* **TASK OBJECTIVE**
Please quote exactly the opening lines of the data, from the first line to the one where "EARLY_TURN = 0.61" appears.

* **EXTRACTED ENTRIES**
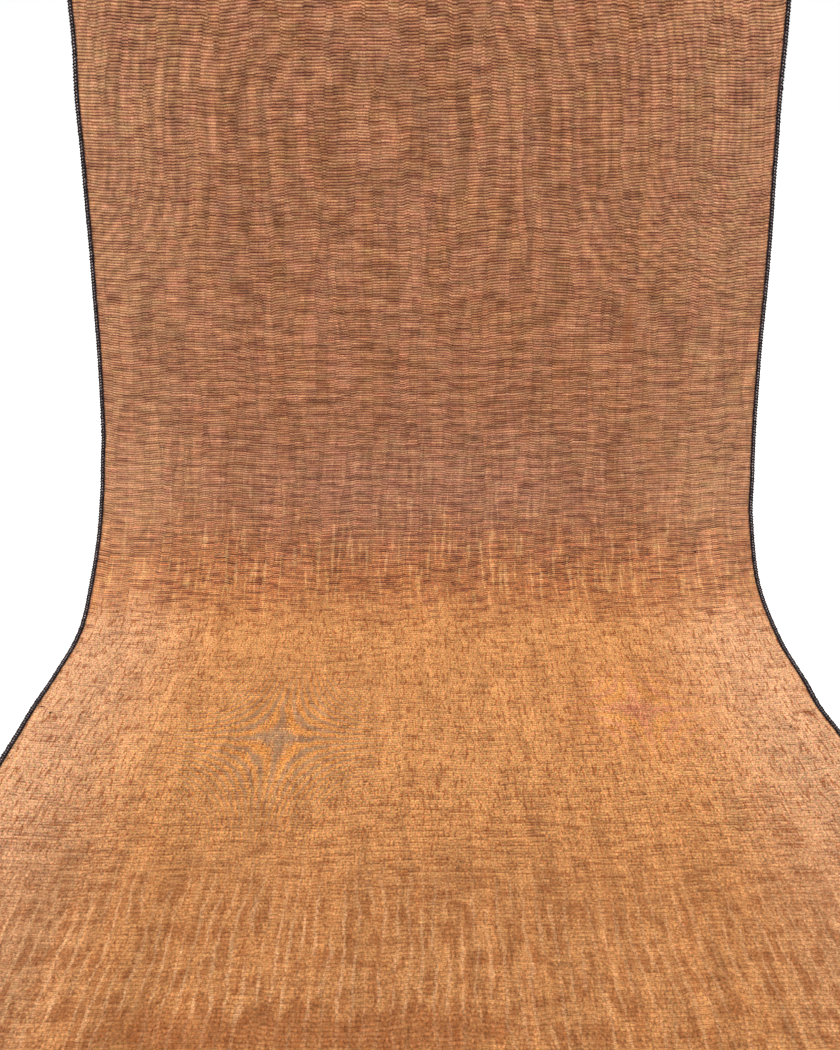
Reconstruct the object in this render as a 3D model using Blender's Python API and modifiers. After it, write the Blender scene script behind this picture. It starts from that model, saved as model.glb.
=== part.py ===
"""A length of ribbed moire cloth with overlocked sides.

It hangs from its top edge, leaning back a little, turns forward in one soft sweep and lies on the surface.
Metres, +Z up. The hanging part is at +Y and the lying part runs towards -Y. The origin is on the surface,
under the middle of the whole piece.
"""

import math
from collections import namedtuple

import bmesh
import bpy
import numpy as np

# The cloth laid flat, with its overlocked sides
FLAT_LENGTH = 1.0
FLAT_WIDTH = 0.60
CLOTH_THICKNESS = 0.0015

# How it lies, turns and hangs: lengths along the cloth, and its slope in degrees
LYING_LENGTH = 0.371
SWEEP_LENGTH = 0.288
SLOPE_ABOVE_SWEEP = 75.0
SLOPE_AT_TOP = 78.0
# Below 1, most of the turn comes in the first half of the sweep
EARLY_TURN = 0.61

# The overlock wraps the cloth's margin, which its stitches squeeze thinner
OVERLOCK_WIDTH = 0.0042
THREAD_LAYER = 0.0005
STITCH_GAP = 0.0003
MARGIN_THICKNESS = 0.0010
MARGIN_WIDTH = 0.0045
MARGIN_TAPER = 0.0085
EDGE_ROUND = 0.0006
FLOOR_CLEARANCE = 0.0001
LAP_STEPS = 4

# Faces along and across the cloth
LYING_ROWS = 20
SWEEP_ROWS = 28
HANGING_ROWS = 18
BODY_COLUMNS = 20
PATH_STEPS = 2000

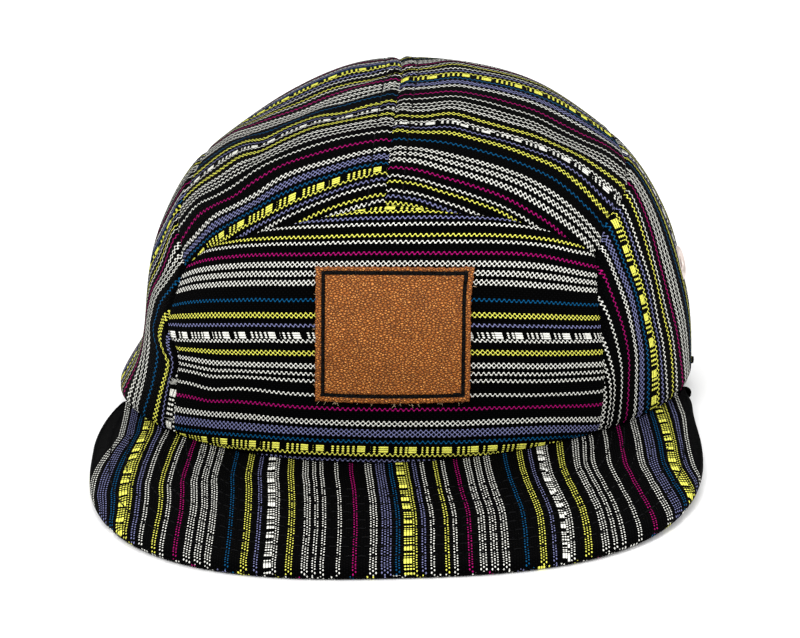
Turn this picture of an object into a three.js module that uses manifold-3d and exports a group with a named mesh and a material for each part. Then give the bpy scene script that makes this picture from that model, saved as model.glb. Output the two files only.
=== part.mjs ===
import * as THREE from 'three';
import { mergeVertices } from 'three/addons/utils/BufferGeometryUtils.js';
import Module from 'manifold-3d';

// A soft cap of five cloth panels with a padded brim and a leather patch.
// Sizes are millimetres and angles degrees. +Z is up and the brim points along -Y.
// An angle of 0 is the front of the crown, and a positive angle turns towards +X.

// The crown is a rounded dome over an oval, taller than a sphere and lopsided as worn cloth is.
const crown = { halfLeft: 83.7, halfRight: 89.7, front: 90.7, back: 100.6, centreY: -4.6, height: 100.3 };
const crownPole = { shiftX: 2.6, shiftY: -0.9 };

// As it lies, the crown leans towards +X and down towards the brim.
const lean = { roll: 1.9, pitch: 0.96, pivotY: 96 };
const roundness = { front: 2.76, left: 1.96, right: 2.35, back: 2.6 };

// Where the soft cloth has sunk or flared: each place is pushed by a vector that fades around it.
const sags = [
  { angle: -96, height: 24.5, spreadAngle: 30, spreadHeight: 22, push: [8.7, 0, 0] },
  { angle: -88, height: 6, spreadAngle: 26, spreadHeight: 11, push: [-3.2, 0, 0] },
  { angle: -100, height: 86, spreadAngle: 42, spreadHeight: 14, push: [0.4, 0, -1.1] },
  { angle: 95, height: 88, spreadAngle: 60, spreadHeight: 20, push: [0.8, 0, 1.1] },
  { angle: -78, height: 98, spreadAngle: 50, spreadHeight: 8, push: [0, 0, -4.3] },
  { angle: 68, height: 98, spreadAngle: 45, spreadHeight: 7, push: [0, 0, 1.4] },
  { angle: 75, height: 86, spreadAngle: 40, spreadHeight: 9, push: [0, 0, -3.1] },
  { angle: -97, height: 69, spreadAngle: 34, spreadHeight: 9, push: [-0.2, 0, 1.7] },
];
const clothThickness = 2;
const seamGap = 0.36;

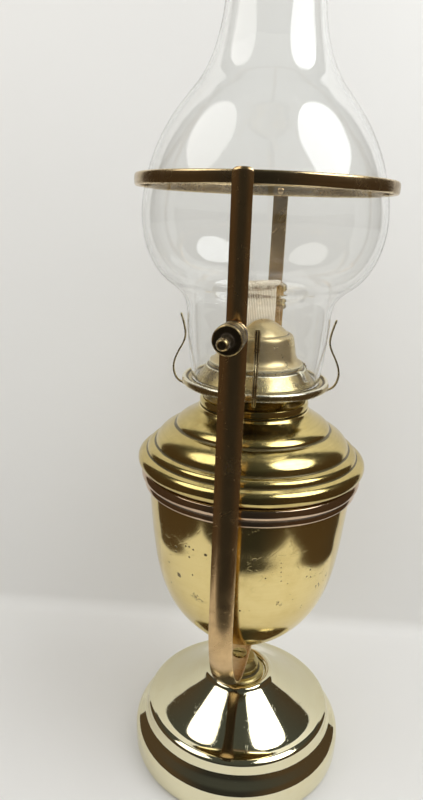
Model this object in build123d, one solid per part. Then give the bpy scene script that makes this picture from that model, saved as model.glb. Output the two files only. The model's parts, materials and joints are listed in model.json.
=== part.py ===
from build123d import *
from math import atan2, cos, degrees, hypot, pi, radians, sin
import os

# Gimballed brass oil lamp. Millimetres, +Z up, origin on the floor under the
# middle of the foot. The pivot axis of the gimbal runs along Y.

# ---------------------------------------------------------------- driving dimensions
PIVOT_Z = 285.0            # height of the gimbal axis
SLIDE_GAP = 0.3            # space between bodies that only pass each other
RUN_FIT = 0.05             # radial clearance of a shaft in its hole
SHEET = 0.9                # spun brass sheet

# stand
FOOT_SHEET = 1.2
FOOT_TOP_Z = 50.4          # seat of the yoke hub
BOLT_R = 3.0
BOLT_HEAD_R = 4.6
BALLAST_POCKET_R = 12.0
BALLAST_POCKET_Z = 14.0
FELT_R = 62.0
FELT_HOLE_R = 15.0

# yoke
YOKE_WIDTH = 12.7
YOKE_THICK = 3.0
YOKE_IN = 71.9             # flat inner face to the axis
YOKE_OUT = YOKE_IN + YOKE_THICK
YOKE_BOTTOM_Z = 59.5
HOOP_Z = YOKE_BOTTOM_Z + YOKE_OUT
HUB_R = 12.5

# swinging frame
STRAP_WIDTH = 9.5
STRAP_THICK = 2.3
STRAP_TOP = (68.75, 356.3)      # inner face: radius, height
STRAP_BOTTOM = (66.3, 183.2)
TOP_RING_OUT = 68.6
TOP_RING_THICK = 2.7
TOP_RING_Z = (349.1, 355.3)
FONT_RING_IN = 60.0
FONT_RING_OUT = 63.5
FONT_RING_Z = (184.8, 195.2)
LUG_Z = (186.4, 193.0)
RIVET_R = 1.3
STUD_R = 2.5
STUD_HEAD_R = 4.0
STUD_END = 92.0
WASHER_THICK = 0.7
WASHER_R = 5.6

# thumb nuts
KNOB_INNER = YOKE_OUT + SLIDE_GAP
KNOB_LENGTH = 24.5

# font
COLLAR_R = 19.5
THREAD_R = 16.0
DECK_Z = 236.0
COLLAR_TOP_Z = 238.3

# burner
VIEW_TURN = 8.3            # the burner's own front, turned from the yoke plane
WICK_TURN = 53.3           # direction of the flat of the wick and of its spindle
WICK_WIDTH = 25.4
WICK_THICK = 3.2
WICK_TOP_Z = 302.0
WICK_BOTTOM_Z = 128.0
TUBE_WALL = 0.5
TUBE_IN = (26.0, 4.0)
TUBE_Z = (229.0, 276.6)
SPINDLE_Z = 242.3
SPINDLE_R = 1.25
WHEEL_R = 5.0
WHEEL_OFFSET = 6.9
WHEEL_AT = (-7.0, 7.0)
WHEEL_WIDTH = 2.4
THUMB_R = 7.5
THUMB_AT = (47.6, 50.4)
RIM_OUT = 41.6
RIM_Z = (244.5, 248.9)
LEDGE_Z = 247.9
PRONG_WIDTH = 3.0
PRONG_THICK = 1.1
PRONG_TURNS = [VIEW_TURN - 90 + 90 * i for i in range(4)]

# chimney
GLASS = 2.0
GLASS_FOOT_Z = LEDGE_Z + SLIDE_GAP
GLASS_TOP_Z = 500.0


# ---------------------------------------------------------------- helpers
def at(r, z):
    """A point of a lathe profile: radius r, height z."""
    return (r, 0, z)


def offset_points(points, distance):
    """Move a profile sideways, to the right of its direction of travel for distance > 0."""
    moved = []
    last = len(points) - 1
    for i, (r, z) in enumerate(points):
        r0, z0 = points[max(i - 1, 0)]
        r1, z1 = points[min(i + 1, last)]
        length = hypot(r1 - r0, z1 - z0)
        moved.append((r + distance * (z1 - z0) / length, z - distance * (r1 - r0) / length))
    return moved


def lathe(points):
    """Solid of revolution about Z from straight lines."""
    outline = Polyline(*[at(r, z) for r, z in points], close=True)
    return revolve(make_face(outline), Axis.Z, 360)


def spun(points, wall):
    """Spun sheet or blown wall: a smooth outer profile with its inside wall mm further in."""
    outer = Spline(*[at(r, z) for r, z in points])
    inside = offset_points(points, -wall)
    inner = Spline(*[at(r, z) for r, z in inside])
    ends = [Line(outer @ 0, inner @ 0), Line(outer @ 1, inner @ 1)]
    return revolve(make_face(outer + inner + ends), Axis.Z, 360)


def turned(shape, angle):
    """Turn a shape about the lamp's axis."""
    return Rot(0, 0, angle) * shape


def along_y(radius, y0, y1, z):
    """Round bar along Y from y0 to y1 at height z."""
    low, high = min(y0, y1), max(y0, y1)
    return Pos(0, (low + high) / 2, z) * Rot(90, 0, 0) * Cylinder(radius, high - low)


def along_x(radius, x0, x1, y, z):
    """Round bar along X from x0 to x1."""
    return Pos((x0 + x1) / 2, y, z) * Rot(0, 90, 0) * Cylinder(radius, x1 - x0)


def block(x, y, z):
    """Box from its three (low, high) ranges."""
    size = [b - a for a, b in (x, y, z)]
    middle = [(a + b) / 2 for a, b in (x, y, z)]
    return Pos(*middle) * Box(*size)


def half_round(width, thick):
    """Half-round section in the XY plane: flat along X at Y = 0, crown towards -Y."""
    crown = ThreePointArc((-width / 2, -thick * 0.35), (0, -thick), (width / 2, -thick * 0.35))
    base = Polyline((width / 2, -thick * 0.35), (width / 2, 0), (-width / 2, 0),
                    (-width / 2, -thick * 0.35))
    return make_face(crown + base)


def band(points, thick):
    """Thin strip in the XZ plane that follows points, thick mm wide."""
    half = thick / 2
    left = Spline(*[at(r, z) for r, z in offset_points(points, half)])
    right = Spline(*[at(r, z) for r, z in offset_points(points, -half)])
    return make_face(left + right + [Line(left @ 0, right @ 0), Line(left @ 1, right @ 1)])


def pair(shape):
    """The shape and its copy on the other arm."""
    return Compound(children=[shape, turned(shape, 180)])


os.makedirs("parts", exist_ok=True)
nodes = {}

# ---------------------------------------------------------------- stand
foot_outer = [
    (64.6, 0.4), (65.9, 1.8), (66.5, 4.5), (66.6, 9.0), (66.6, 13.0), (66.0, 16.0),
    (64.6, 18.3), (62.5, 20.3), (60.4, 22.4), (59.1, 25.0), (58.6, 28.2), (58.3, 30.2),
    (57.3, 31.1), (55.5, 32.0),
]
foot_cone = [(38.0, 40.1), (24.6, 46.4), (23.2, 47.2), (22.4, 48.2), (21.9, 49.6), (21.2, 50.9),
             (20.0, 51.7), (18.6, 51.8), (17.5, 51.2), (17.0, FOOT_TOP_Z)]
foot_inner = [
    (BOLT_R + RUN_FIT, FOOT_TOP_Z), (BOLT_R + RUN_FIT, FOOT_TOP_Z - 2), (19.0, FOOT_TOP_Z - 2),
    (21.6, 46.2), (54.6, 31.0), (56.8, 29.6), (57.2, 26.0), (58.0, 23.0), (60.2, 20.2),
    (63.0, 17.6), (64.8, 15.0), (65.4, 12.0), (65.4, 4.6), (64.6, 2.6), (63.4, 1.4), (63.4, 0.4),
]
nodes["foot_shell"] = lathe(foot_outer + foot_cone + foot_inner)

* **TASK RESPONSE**
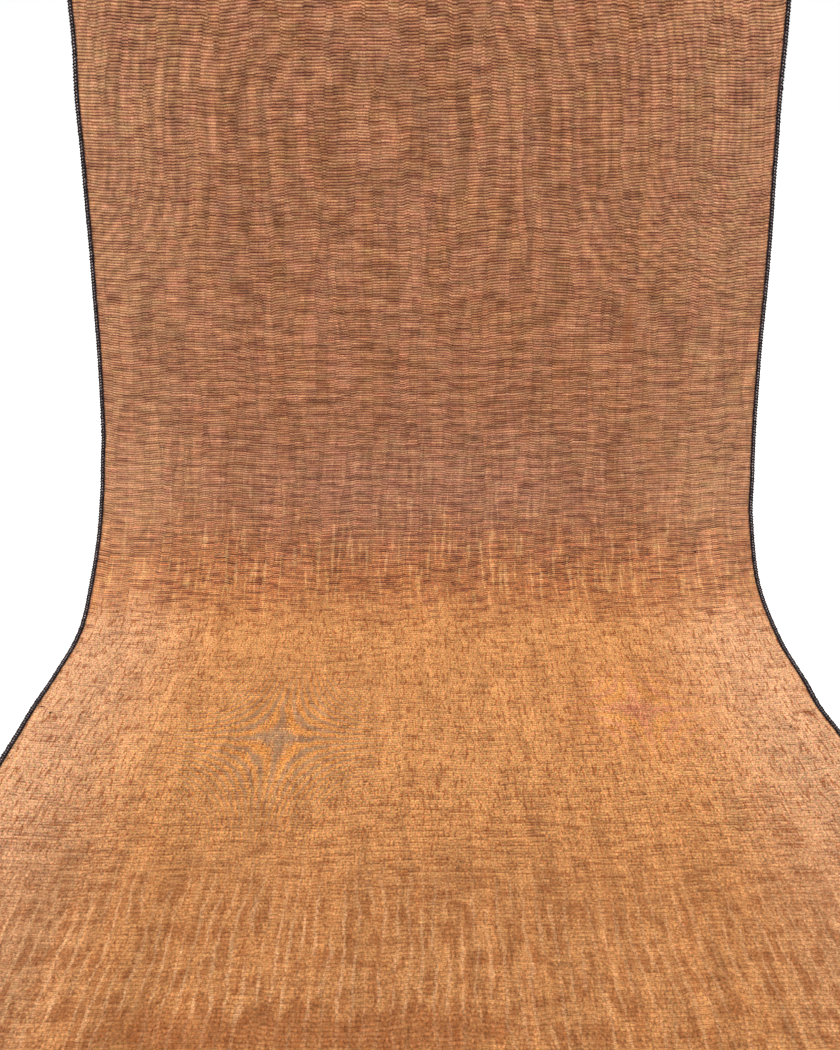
Reconstruct the object in this render as a 3D model using Blender's Python API and modifiers. After it, write the Blender scene script behind this picture. It starts from that model, saved as model.glb.
=== part.py ===
"""A length of ribbed moire cloth with overlocked sides.

It hangs from its top edge, leaning back a little, turns forward in one soft sweep and lies on the surface.
Metres, +Z up. The hanging part is at +Y and the lying part runs towards -Y. The origin is on the surface,
under the middle of the whole piece.
"""

import math
from collections import namedtuple

import bmesh
import bpy
import numpy as np

# The cloth laid flat, with its overlocked sides
FLAT_LENGTH = 1.0
FLAT_WIDTH = 0.60
CLOTH_THICKNESS = 0.0015

# How it lies, turns and hangs: lengths along the cloth, and its slope in degrees
LYING_LENGTH = 0.371
SWEEP_LENGTH = 0.288
SLOPE_ABOVE_SWEEP = 75.0
SLOPE_AT_TOP = 78.0
# Below 1, most of the turn comes in the first half of the sweep
EARLY_TURN = 0.61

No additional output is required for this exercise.